While a universe can function with just the minimal essential elements of specific characters and events based on worldbuilding, it has the characteristic of only being able to be completed and maintained when the viewer (or consuming/viewing/enjoying subject?) injects the remainder to fill the empty spaces in the universe. Therefore, we could say that the hidden essential element constituting a universe is the viewer as players of that universe.
The earlier explanation of universe and players seems directly applicable to Yoon’s work. Her solo exhibition 《Do Wetlands Scare You?》 was composed of a first floor that created a dark and humid atmosphere as if submerged in a swamp using props like carpets and curtains, a second floor that maintained a more traditional white cube space, and a wall extending to a high ceiling connecting the first and second floors decorated with murals with line drawings. Between the series of sequential images, which don’t necessarily follow a chronological or causal order, there were gaps maintained at regular intervals to preserve each work’s independence, as is typical in painting exhibitions.

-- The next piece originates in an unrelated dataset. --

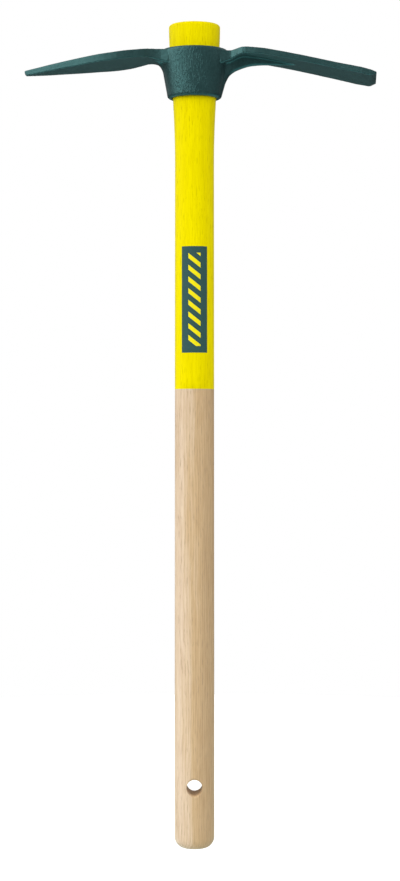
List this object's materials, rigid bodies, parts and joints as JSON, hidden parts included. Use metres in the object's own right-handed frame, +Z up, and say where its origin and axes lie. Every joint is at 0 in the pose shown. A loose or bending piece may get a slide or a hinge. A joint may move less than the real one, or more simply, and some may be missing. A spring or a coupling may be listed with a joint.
{
  "type": "pick mattock",
  "caption": "Pick mattock with a forged head, one pointed leaf blade and one flat blade, on a straight oval wooden handle with a hanging hole.",
  "frame": {"origin": "centre of the flat end face of the handle's butt, on the handle's axis", "axes": "+Z up the handle towards the head, +X towards the flat blade, -Y is the side with the label and the near mouth of the hanging hole"},
  "size_m": [0.4086, 0.0636, 0.95],
  "materials": {
    "handle_wood": "sanded ash, bare on the lower part, yellow lacquer on the upper part",
    "head_steel": "forged steel under dark petrol green satin lacquer",
    "label_film": "dark green transfer film with plain yellow bars"
  },
  "bodies": {
    "handle": {"handle": "handle_wood", "label_panel": "label_film"},
    "head": {"head": "head_steel"}
  },
  "joints": [
    {"name": "head_slide", "type": "slide", "parent": "handle", "child": "head", "axis": [0, 0, -1], "range_m": [0, 0.93]}
  ]
}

At some point, I began to re-examine the entire exhibition space with these gaps at the center. Just as films have shots, comics have minimum units called panels or frames. What fills the visual/narrative logic between two panels, and furthermore between dozens or hundreds of panels, is the viewer’s process of association that occurs in the empty spaces, the gaps regularly maintained between them. If there is a direction toward which Yoon’s paintings as process—deliberately emptied of both clear narrative and meaning—are heading, perhaps it is precisely this subjective experience of the viewer.
The exhibition space becomes filled with each viewer’s imagination and sensations catalyzed by the gaps between works. Something is already being played out and performed in each of their minds. This something points to an experience that cannot be easily reduced to concepts like painterliness—an experience possible only under the distinctive genre of Miryu Yoon.